Publishing its annual report, the State’s debt management agency said its 2020 borrowing programme had already raised €18.5 billion, 84 per cent of its increased €20 billion to €24 billion borrowing target for the year.
The NTMA had originally planned to borrow €10 billion to €14 billion in 2020, but increased spending on health and job supports due to Covid-19 prompted a different public sector borrowing requirement.
While interest rates remain low, the State’s high debt is manageable and additional borrowing is cheap, but Mr O’Kelly warned this may not always be the case.
“Ireland is well placed to tackle this unprecedented shock from a position of strength thanks to the significant improvements in our fiscal position over the last five years; the elimination of our debt chimneys; and a range of upgrades by ratings agencies that have recognised the extent of the progress Ireland has made,” he said.
“While addressing Covid-19 is today’s urgent priority, Ireland should prepare for dealing with a higher debt burden and the risks that this entails. It’s possible the tailwinds that exist today will be replaced with headwinds in the future.”
Mr O’Kelly said the additional debt being taken on to deal with the pandemic was raised at an average yield of less than 0.3 per cent and an average maturity of 11 years.
The agency raised €6 billion in an auction of 10-year bonds last week, which attracted a record level of demand from investors, a reflection of the Republic’s renewed financial standing.
Mr O’Kelly said the State was currently borrowing at 30 basis points similar to other “semi-core” euro zone countries. During the last crisis it was rated in the peripheral category “and countries in that category are now borrowing at five times that rate. “The prize for being rated as a semi-core country is very significant.”
He said in the past five years the State’s interest bill has fallen from €7.5 billion to €4 billion a year, “saving us over €3.5 billion annually” .
Also attending was Minister for Finance Paschal Donohoe, who said it was a “deliberate choice...to be very sparing about figures in relation to costs and commitments” in the programme for government published by Fine Gael, Fianna Fáil and the Green Party.
“We are not laying down many commitments in relation to additional funding, and we have done that deliberately.
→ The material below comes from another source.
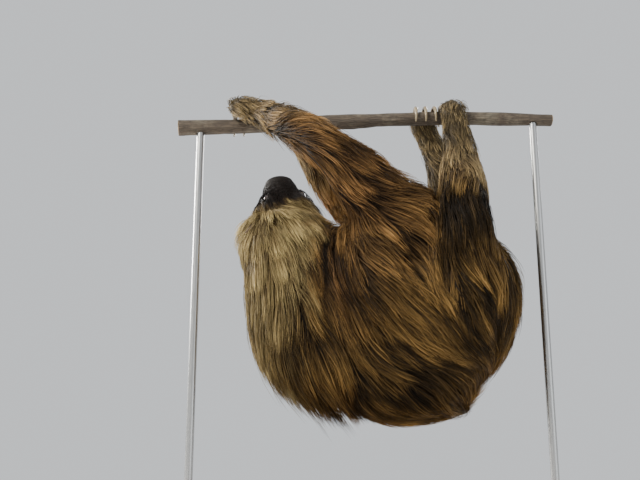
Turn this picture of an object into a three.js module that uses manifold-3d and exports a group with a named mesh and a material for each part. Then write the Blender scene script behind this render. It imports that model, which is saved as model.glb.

While I remain optimistic about how our country can recover, I’m optimistic but I’m realistic about where we stand as well.
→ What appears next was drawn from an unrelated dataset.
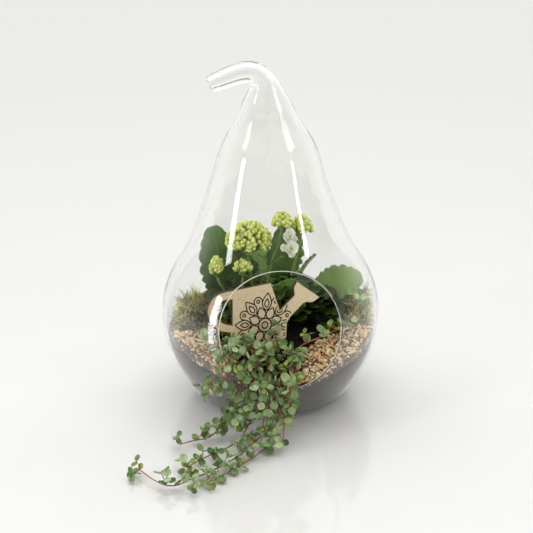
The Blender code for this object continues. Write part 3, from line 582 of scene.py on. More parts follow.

“The reason we haven’t put figures against the planned recovery fund is that we need to see how our economy develops over 2020.”
Mr Donohoe said the plan was to publish a national economic plan some time between now and the budget in October, laying out the new government’s strategy for recovery in the medium term.
Asked if he expected to keep the finance portfolio in the next government, Mr Donohoe said that question was “above” his current pay grade.
Mr O’Kelly also provided an update on the Pandemic Stabilisation and Recovery Fund, announced by the Government in May.
The fund has the capacity to deploy up to €2 billion from the existing Ireland Strategic Investment Fund, investing on a commercial basis in businesses to help them through the current crisis.
Mr O’Kelly said the fund was engaging with about 30 companies, many of which were “critical employers” in the Irish economy concentrated in the worst-hit sectors such as transport, hospitality, tourism and retail sectors.
He also said it was “reassuring” that the agency had not seen many companies looking for emergency capital, and that those which were had received it from third-party sources.